In response to questions from The Associated Press, the Justice Department said it is “evaluating” such facilities and talking to regulators about “appropriate guardrails.”
The position is a drastic change from its stance in the Trump administration, when prosecutors fought vigorously against a plan to open a safe consumption site in Philadelphia. The Justice Department won a lawsuit last year, when a federal appeals court in Pennsylvania ruled that opening such a facility would violate a 1980s-era drug law, aimed at “crackhouses,” which bans operating a place for taking illegal drugs. The Supreme Court declined in October to take the case.
About six weeks later, the first officially authorized safe injection sites opened in New York City in November. The two facilities — which the city calls “overdose prevention centers” — provide a monitored place for drug users to partake, with staffers and supplies on hand to reverse overdoses. New York City is in a different appeals court jurisdiction that has not ruled on the centers.
Such sites exist in Canada, Australia and Europe and have been discussed for years in New York and some other U.S. cities and states. A few unofficial facilities have operated for some time.

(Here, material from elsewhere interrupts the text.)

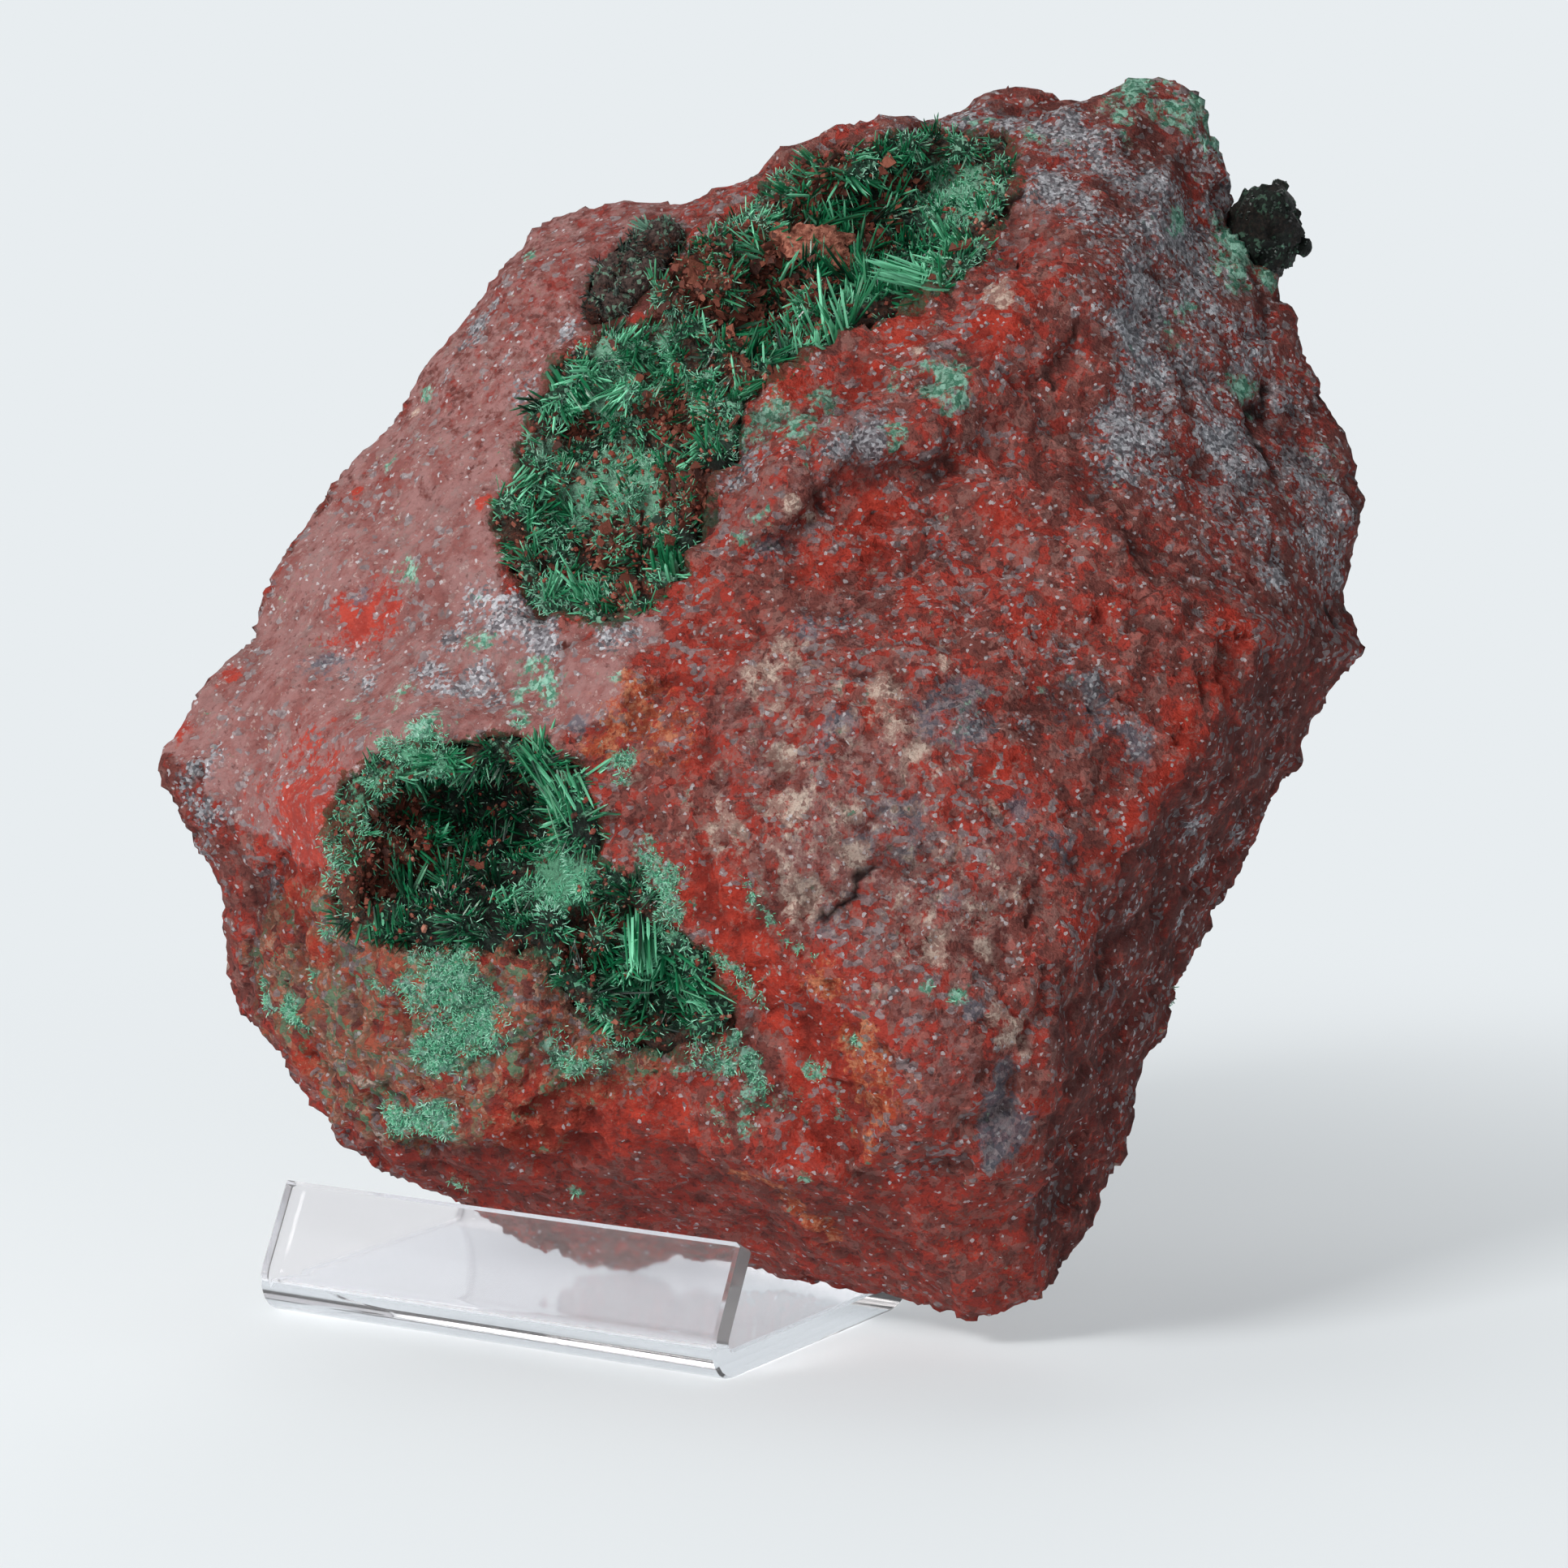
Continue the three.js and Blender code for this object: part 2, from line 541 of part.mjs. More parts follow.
// The specimen on its stand, moved so that the origin is the middle of its footprint's box.
const body = rockBody();
const holes = [upperHollow, lowerHollow, seamHollow].flat().map((each) => hollow(each, 0).solid);
const rock = body.subtract(wasm.Manifold.union([...holes, knobLump(gap), strip(gap)]));
const knob = knobCrystals().subtract(body.subtract(knobLump(gap)));

const specimen = new THREE.Group();
specimen.add(
  piece("matrix_rock", rock, rockRed),
  piece("upper_crystals", crust(upperHollow, body, [10, 8], 6), crystalGreen),
  piece("lower_crystals", crust(lowerHollow, body, [9, 6], 5.5), crystalGreen),
  piece("seam_crystals", crust(seamHollow, body, [3], 3), darkGreen),
  piece("edge_crystals", knob, darkGreen),
  piece("display_stand", strip(0), clearSheet),
);
const box = new THREE.Box3().setFromObject(specimen);
const middleOfBox = box.getCenter(new THREE.Vector3());
specimen.position.set(-middleOfBox.x, -middleOfBox.y, 0);

const assembly = new THREE.Group();
assembly.add(specimen);
export default assembly;
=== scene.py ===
# %% [markdown]
# # A brochantite specimen on a clear stand
# A fist-sized piece of red, iron-stained rock, with two hollows full of emerald needles, leans on a
# folded strip of clear acrylic. The solid model gives every size and place. This lesson dresses it: a
# finer skin for the rock, thousands of needles for the crystals, and a finish for each surface.

# %% Load the solid model
import math

import bpy
import numpy as np
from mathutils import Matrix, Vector, noise
from mathutils.bvhtree import BVHTree


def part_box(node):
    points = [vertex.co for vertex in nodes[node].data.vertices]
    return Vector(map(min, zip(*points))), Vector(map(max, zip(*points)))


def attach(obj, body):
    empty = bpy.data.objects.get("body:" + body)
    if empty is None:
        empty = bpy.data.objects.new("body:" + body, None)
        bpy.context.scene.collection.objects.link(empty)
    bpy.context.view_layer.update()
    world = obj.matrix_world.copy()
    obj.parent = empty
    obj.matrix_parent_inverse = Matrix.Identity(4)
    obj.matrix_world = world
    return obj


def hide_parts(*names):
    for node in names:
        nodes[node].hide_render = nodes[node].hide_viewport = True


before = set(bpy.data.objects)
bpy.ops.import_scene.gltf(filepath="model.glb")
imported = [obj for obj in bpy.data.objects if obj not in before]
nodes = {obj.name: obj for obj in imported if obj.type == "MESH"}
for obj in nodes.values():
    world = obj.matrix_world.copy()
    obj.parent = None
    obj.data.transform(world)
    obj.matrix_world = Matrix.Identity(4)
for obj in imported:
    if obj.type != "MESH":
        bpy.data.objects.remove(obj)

# Blender's vector noise takes its offsets from the clock unless it is given a seed.
SEED = 20
noise.seed_set(SEED)
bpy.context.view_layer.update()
print("solids:", sorted(nodes))

# %% [markdown]
# The camera comes first, because the marks on the rock are placed as they are seen from the front.
# It stands 350 mm away, turned about 31 degrees round the stand and looking down about 7 degrees, with a
# long lens, so that the specimen is hardly distorted. It looks at a point well right of the stand's
# middle, a little behind the stand's front and half way up the rock.

# %% The camera at the viewing angle
MM = 0.001
VIEW_DISTANCE = 350.0
VIEW_TURN = math.radians(30.9)
VIEW_DROP = math.radians(7.3)
TARGET_RIGHT = 24.65
TARGET_BACK = 7.4
TARGET_HEIGHT = 47.6
LENS = 101.4
stand_low, stand_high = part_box("display_stand")
target = np.array([
    (stand_low.x + stand_high.x) / 2 / MM + TARGET_RIGHT,
    stand_low.y / MM + TARGET_BACK,
    TARGET_HEIGHT,
])
ahead = np.array([
    -math.sin(VIEW_TURN) * math.cos(VIEW_DROP),
    math.cos(VIEW_TURN) * math.cos(VIEW_DROP),
    -math.sin(VIEW_DROP),
])
right = np.array([math.cos(VIEW_TURN), math.sin(VIEW_TURN), 0.0])
up = np.cross(right, ahead)
eye = target - VIEW_DISTANCE * ahead

camera_data = bpy.data.cameras.new("camera")
camera_data.lens = LENS
camera_data.sensor_width = 36.0
camera_data.clip_start = 0.01
camera = bpy.data.objects.new("camera", camera_data)
bpy.context.scene.collection.objects.link(camera)
camera.location = Vector(eye) * MM
camera.rotation_euler = Vector(ahead).to_track_quat("-Z", "Y").to_euler()
bpy.context.scene.camera = camera
print("camera at", [round(x, 1) for x in eye], "mm")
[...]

Advocates have hailed them as a way to curb the scourge of overdose deaths. Drawing from the latest available death certificate data, the Centers for Disease Control and Prevention estimated that more than 100,000 Americans died of drug overdoses from May 2020 to April 2021.
Critics, however, argue that safe injection sites encourage illegal drug use and burden neighborhoods.
For months after President Joe Biden took office last year, the Justice Department — under Attorney General Merrick Garland — had refused to take a public stance on safe consumption sites. Officials now say they are weighing their use.